The Serb hired Andre Agassi and later added Radek Stepanek but the relationship didn’t last. When Djokovic called Vajda for help in April, the decision wasn’t difficult.
“I didn’t feel bad about myself at all. I was actually excited to call him, very much. It didn’t take long. Actually the same night he called me back and said, ‘Okay, let’s do it, when should I come for practice?’ A few days later he was there,” said Djokovic.
Vajda spent time with his family during the period away from Djokovic and he insists there were no hard feelings.
“I felt good being with my family back home, I take it easy, I’m an easy person, I don’t fuss about anything. I really enjoyed the time and I was happy to take time off,” said the 53-year-old Slovakian.
“His decision was made and he just had to deal with it. I am very close to him but he made the decision. I didn’t want to be involved for a time, he made a decision not to be with us as a team, and he had to take it all. I really thought that Andre and the other team would help him. You can make a bad decision but you don’t have a bad intention with anything.
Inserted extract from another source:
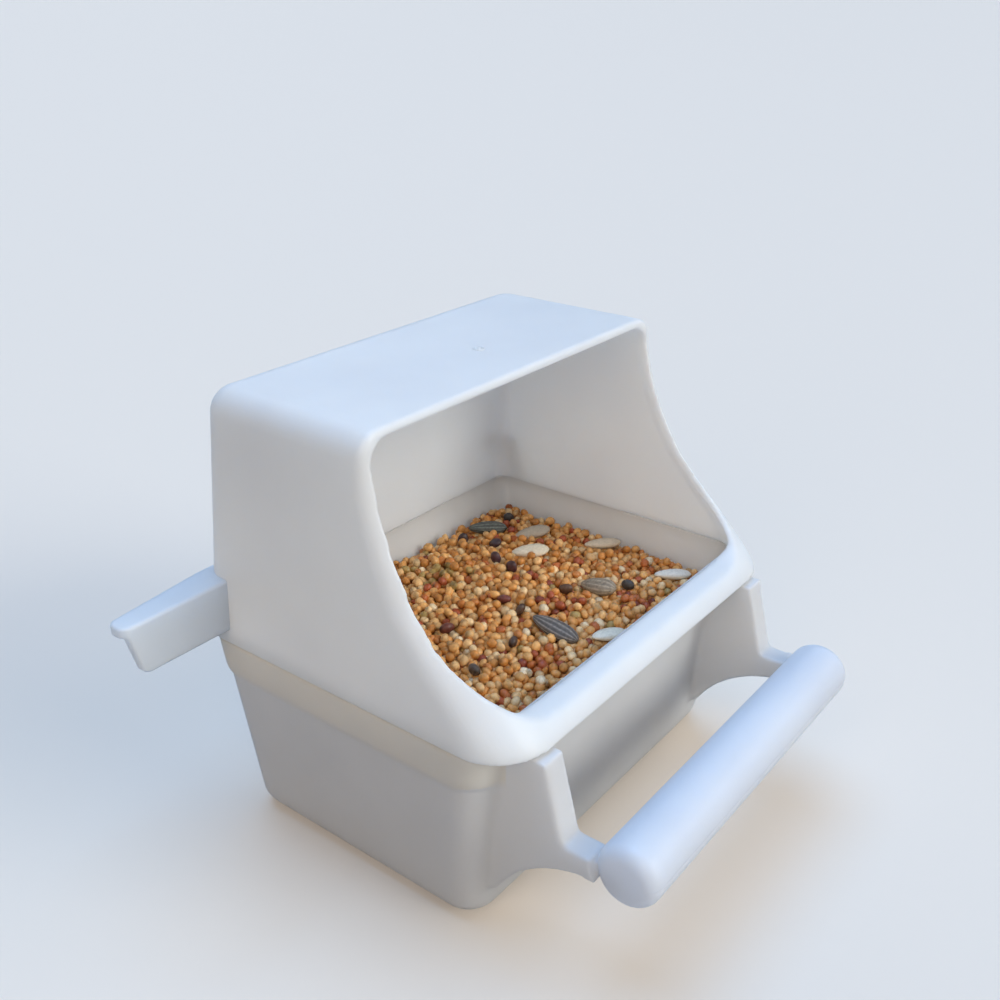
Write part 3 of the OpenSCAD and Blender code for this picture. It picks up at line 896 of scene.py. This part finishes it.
# A hard husk with a dull polish, so that each grain keeps a small highlight, and with fine flecks
fleck_w = 0.7 * MM
husk = add_node(tree, "ShaderNodeVertexColor", {"layer_name": "husk"})
place = add_node(tree, "ShaderNodeTexCoord")
fleck = add_node(tree, "ShaderNodeTexNoise", {"Scale": 1 / fleck_w, "Detail": 2.0},
                 {"Vector": place.outputs["Object"]})
fleck_tone = add_node(tree, "ShaderNodeMapRange", {**noise_middle, "To Min": 0.8, "To Max": 1.1},
                      {"Value": fleck.outputs[0]})
toned = add_node(tree, "ShaderNodeMix",
                 {"data_type": "RGBA", "blend_type": "MULTIPLY", "Factor": 1.0},
                 {"A": husk.outputs[0], "B": fleck_tone.outputs[0]})
polish = add_node(tree, "ShaderNodeMapRange", {**noise_middle, "To Min": 0.30, "To Max": 0.46},
                  {"Value": fleck.outputs[0]})
shader = add_node(tree, "ShaderNodeBsdfPrincipled", {"IOR": 1.5},
                  {"Base Color": toned.outputs["Result"], "Roughness": polish.outputs[0]})
finish_material(tree, shader)
place_piece(millet, "tray", "millet", millet_husk, "millet_grains")

# ---------------------------------------------------------------------------
# Larger seeds: striped sunflower seeds, pale melon seeds and dark vetch.
# Dry hulls that lie flat on the millet. A sunflower seed is a ridged drop with grey stripes, a
# melon seed a flat oval with a raised border, and vetch a flattened ball.
# ---------------------------------------------------------------------------


def hull(length, width, thick, taper, border, dark, pale, stripes):
    """One seed: rings along its length, narrower in front, with a thin edge and long ridges."""
    along, around = 40, 48
    blunt, fullness, least = 2.3, 0.62, 0.012
    flat_side, thin_edge, thin_end, ridge_h = 0.85, 1.15, 0.9, 0.05
    border_at, border_w = 0.86, 0.07
    rings, colours = [], []
    for i in range(along + 1):
        t = -1 + 2 * i / along
        full = max(max(1 - abs(t) ** blunt, 0) ** fullness * (1 - taper * t), least)
        ring = []
        for k in range(around):
            a = 2 * math.pi * k / around
            c, s = math.cos(a), math.sin(a)
            side = math.copysign(abs(c) ** flat_side, c)
            ridge = 1 + ridge_h * math.cos(stripes * a) * full
            lift = math.copysign(abs(s) ** thin_edge, s) * ridge
            edge = 1 + border * math.exp(-((abs(c) - border_at) / border_w) ** 2)
            up = lift * edge * full ** thin_end
            ring.append((t * length / 2, side * full * width / 2, up * thick / 2))
            stripe = min(max((0.5 * math.cos(stripes * a) + 0.05) * 3, 0), 1)
            share = stripe if stripes else 0.5 + 0.3 * t
            colours.append([d * (1 - share) + p * share for d, p in zip(dark, pale)])
        rings.append(ring)
    piece = loft("seed", rings)
    paint = piece.data.color_attributes.new("husk", "FLOAT_COLOR", "POINT")
    paint.data.foreach_set("color", np.array(colours, np.float32).ravel())
    smooth(piece.data)
    return piece


def scatter(name, places, make, rise):
    """Lays a seed at each place, a little tilted, and joins them in one piece."""
    tilts, rolls = (-9, 7, -5, 11, 4), (6, -8, 10, -4, 7)
    laid = []
    for i, (px, py, turn) in enumerate(places):
        x, y = px * seed_half_w, py * seed_half_d
        seed = make(i)
        tilt = Matrix.Rotation(math.radians(tilts[i % 5]), 4, "Y")
        roll = Matrix.Rotation(math.radians(rolls[i % 5]), 4, "X")
        lay = Matrix.Translation((x, y, heap_z(x, y) + rise))
        seed.data.transform(lay @ Matrix.Rotation(math.radians(turn), 4, "Z") @ tilt @ roll)
        laid.append(seed)
    first = laid[0]
    with bpy.context.temp_override(
        active_object=first, selected_editable_objects=laid, object=first
    ):
        bpy.ops.object.join()
    first.name = name
    return first


def dry_hull(name, roughness, flake):
    """A dry seed coat in its own colours, with fine fibres in its colour and height."""
    fibre_w, fibre_h = 0.6 * MM, 0.1 * MM
    material, tree = new_material(name)
    husk = add_node(tree, "ShaderNodeVertexColor", {"layer_name": "husk"})
    place = add_node(tree, "ShaderNodeTexCoord")
    fibre = add_node(tree, "ShaderNodeTexNoise", {"Scale": 1 / fibre_w, "Detail": 3.0},
                     {"Vector": place.outputs["Object"]})
    tone = add_node(tree, "ShaderNodeMapRange",
                    {**noise_middle, "To Min": 1 - flake, "To Max": 1 + flake / 2},
                    {"Value": fibre.outputs[0]})
    mixed = add_node(tree, "ShaderNodeMix",
                     {"data_type": "RGBA", "blend_type": "MULTIPLY", "Factor": 1.0},
                     {"A": husk.outputs[0], "B": tone.outputs[0]})
    relief = add_node(tree, "ShaderNodeBump", {"Strength": 0.5, "Distance": fibre_h},
                      {"Height": fibre.outputs[0]})
    shader = add_node(tree, "ShaderNodeBsdfPrincipled", {"Roughness": roughness},
                      {"Base Color": mixed.outputs["Result"], "Normal": relief.outputs[0]})
    finish_material(tree, shader)
    return material


# Each sunflower seed's length, width, and the colours of its hull and its stripes
sunflower_kinds = [(11.4, 5.2, "#57514D", "#9C948C"), (8.6, 4.8, "#8E7F6C", "#B3A48E"),
                   (9.6, 4.8, "#4C4F4B", "#7D827C")]
sunflower_t, sunflower_taper, sunflower_stripes = 3.0, 0.22, 12


def sunflower_seed(i):
    length, width, dark, pale = sunflower_kinds[i]
    return hull(length, width, sunflower_t, sunflower_taper, 0.0, linear(dark), linear(pale),
                sunflower_stripes)


sunflower = scatter("sunflower", sunflower_places, sunflower_seed, seed_rise + 0.2)
place_piece(sunflower, "tray", "sunflower_hull", dry_hull("striped_sunflower_hull", 0.6, 0.35),
            "sunflower_seeds")

melon_l, melon_w, melon_t, melon_taper, melon_border = 8.8, 4.3, 2.0, 0.16, 0.22
melon_coats = [("#E4DCC4", "#F1EBDA"), ("#EDE3CC", "#F6EFE0"), ("#E6DDCB", "#F0E9DC"),
               ("#B3A797", "#C9BEAE"), ("#D3C3AB", "#E2D5C0")]


def melon_seed(i):
    dark, pale = melon_coats[i]
    return hull(melon_l, melon_w, melon_t, melon_taper, melon_border, linear(dark), linear(pale), 0)


melon = scatter("melon", melon_places, melon_seed, seed_rise + 0.1)
place_piece(melon, "tray", "melon_hull", dry_hull("dry_melon_seed_coat", 0.5, 0.12), "melon_seeds")

vetch_sizes = [3.1, 2.9, 3.2, 3.0, 3.3, 3.0, 2.9, 2.8, 3.1, 2.8, 2.7, 3.2]
vetch_coats = ["#4A3838", "#3E3A3A", "#4B3A42", "#553C44", "#5A3A3E", "#7A4138",
               "#5F4434", "#463E38", "#6E3A2E", "#4F3A30", "#5A4234", "#5C5048"]
vetch_flatness, vetch_length = 0.74, 1.16
vetch_spots = np.array(vetch_places) * (seed_half_w, seed_half_d)
vetch_heights = heap_z(vetch_spots[:, 0], vetch_spots[:, 1]) + seed_rise
vetch = grain_mesh(
    "vetch", np.column_stack([vetch_spots, vetch_heights]), np.array(vetch_sizes),
    [linear(c) for c in vetch_coats], vetch_flatness, vetch_length
)
finer = vetch.modifiers.new("finer", "SUBSURF")
finer.levels = finer.render_levels = 1
apply_modifiers(vetch)
place_piece(vetch, "tray", "vetch", dry_hull("dark_vetch_coat", 0.42, 0.3), "vetch_seeds")

# ---------------------------------------------------------------------------
# Studio: a plain pale floor, soft light and the photograph's viewpoint.
# Cool light falls from above, and nearly white light comes from the front and the left, with a
# little from behind. All the lamps are far off, so that the floor is lit evenly.
# ---------------------------------------------------------------------------
floor_half, floor_r, floor_low, floor_top = 14000, 300, -2.0, -0.02
floor = loft("floor", [
    rounded_ring(z, floor_half, -floor_half, floor_half, floor_r, floor_r)
    for z in (floor_low, floor_top)
])
floor.data.transform(Matrix.Scale(MM, 4))
pale_floor, tree = new_material("matt_paper_floor")
# Pale to the eye and in reflections, and darker for the light that it throws up under the tray
ray = add_node(tree, "ShaderNodeLightPath")
seen = add_node(tree, "ShaderNodeMath", {"operation": "MAXIMUM"},
                {0: ray.outputs["Is Camera Ray"], 1: ray.outputs["Is Glossy Ray"]})
paper = add_node(tree, "ShaderNodeMix",
                 {"data_type": "RGBA", "A": linear("#8C8C8E"), "B": linear("#E2D4C4")},
                 {"Factor": seen.outputs[0]})
glow = add_node(tree, "ShaderNodeMath", {"operation": "MULTIPLY", 1: 0.1}, {0: seen.outputs[0]})
shader = add_node(tree, "ShaderNodeBsdfPrincipled",
                  {"Roughness": 0.9, "Emission Color": linear("#FFFFFF")},
                  {"Base Color": paper.outputs["Result"], "Emission Strength": glow.outputs[0]})
finish_material(tree, shader)
floor.data.materials.append(pale_floor)


def far_lamp(name, place, spread, colour, strength):
    """A lamp far away towards place, seen from the object as a disc spread degrees wide."""
    light = bpy.data.lights.new(name, "SUN")
    light.angle = math.radians(spread)
    light.color, light.energy = colour, strength
    lamp = new_piece(name, light)
    lamp.location = place
    lamp.rotation_euler = Vector(place).to_track_quat("Z", "Y").to_euler()


far_lamp("sky_lamp", (0.12, 0.15, 0.98), 50, (0.27, 0.55, 1.0), 2.4)
far_lamp("left_lamp", (-0.75, -0.40, 0.50), 60, (1.0, 0.88, 0.75), 1.28)
far_lamp("front_lamp", (0.24, -0.86, 0.40), 30, (0.97, 1.0, 0.97), 1.45)
far_lamp("right_lamp", (0.55, -0.68, 0.48), 40, (1.0, 0.93, 0.85), 0.62)
far_lamp("back_lamp", (0.35, 0.80, 0.50), 60, (0.90, 0.95, 1.0), 0.5)

world = bpy.data.worlds.new("room")
bpy.context.scene.world = world
world.use_nodes = True
room = world.node_tree
room.nodes.clear()
ray = add_node(room, "ShaderNodeLightPath")
# The plastic's light from within is that of the white backdrop too
plain = add_node(room, "ShaderNodeMath", {"operation": "MAXIMUM"},
                 {0: ray.outputs["Is Camera Ray"], 1: ray.outputs["Is Transmission Ray"]})
room_light = add_node(room, "ShaderNodeBackground",
                      {"Color": linear("#C9CCD2"), "Strength": 0.06})
backdrop = add_node(room, "ShaderNodeBackground", {"Color": linear("#DCE3EC"), "Strength": 1.0})
shown = add_node(room, "ShaderNodeMixShader", links={
    0: plain.outputs[0], 1: room_light.outputs[0], 2: backdrop.outputs[0]
})
add_node(room, "ShaderNodeOutputWorld", links={"Surface": shown.outputs[0]})

scene = bpy.context.scene
scene.view_settings.view_transform = "Standard"
eye = Vector((-160.4, -127.0, 159.1)) * MM
aim = Vector((2.2, 0.1, 60.0)) * MM
view_roll = math.radians(0.16)
camera = bpy.data.cameras.new("photo_view")
camera.sensor_fit = "HORIZONTAL"
camera.sensor_width = 36.0
camera.lens = 39.96
camera.shift_x, camera.shift_y = 0.0035, 0.0119
camera.clip_start, camera.clip_end = 0.01, 20.0
viewpoint = new_piece("photo_view", camera)
facing = (aim - eye).to_track_quat("-Z", "Y").to_matrix().to_4x4()
viewpoint.matrix_world = (
    Matrix.Translation(eye) @ facing @ Matrix.Rotation(-view_roll, 4, "Z")
)
scene.camera = viewpoint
“It was his choice and I used my time the best way possible.”
When they teamed up again, did he have any doubts that Djokovic would reclaim his former glory?
“Sure, every day,” confessed Vajda. “Since I started working with him again I was every day doubtful. Because you never go back, and you have to bring the new Novak. I was thinking critical, negative, which I’d never been as a person. What happened here, for me, I still cannot understand why it happened.”